Dziennik #217/2022 - ruch, ruch, więcej ruchu

in #polishlast year (edited)


Źródło: Pixabay


Dzień dobry.

Wstałam zmęczona, ale nie przeszkadzało mi to wcale. Nie będę się już szarpać ze swoim snem, jest jak jest, a nakręcanie w sobie spirali frustracji na tym gruncie tylko pogarsza moją i tak chwiejną kondycję psychiczną. Poranek rozpoczęłam od spaceru z psem i pomimo deszczu jestem z tego zadowolona, bo moim założeniem jest zwiększyć w życiu ruch.

Na śniadanie wjechała wielka micha serka wiejskiego z warzywami i od razu poprawił mi się humor. Zaczęłam pracować z dietetykiem i trenerem, bo to jedyna droga na to, żebym zmieniła swoje życie. Nie stać mnie na marnowanie pieniędzy, więc skoro zapłacone to korzystam. Z dietetykiem pracuje mi się spoko, totalnie polecam platformę potreningu gdyby ktoś miał takowe potrzeby. Po śniadaniu przyszedł czas na obowiązki czyli wyjazd do sądu, żeby pobrać zaświadczenie o niekaralności. Pierwszy raz pobierałam je w sądzie [do tej pory robiłam to drogą elektroniczną] i nie wiedziałam czego się spodziewać, a muszę powiedzieć, że cała wizyta przebiegła niezwykle sprawnie. Po pięciu minutach wliczając w to pogawędkę z ochroniarzem i wypisywanie wniosku miałam swój dokument w ręce, więc poszło naprawdę sprawnie.

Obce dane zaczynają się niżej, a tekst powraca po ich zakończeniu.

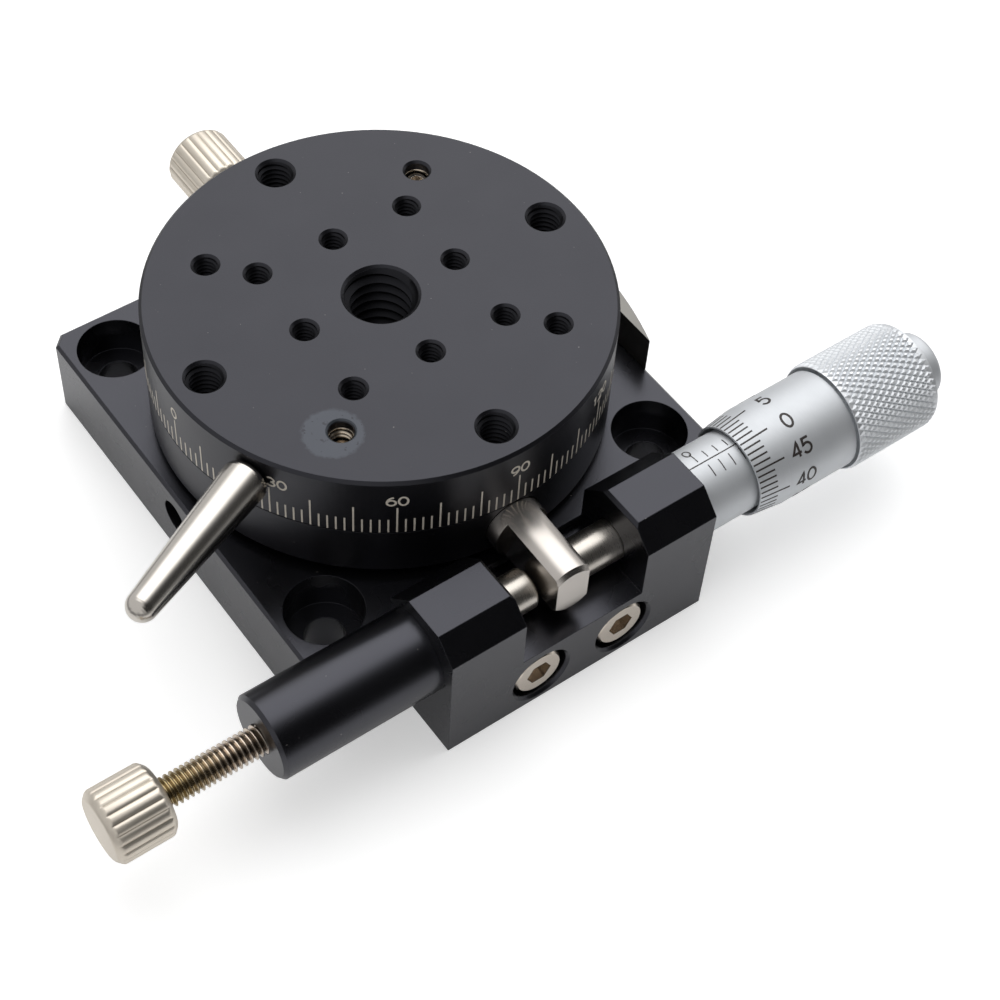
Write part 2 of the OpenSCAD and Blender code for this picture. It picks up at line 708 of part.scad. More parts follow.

Potem wykonałam czynność, która mnie bardzo boli czyli wystawiłam moje golfa na sprzedaż. Bardzo nie chciałam tego robić, ale prawda jest taka, że mając kredyty nie stać mnie na dwa auta. Gdyby nie to, że w lutym kończy się OC to jeszcze bym go potrzymała, bo kocham jego i kocham nim jeździć, ale trzeba być realistą i ciąć te koszty życia, które są totalnie zbędne lub nie przynoszą żadnych profitów. Boli mnie to strasznie, bo to moje pierwsze auto, więc przeżywam to jakby mi się nie wiadomo jaka krzywda działa. Postanowiłam jednak działać już, bo teraz mam zapas czasu i nie muszę schodzić z ceny, jeśli nie sprzedam go do lutego wtedy sprzedam za mniej, byleby nie przedłużać OC.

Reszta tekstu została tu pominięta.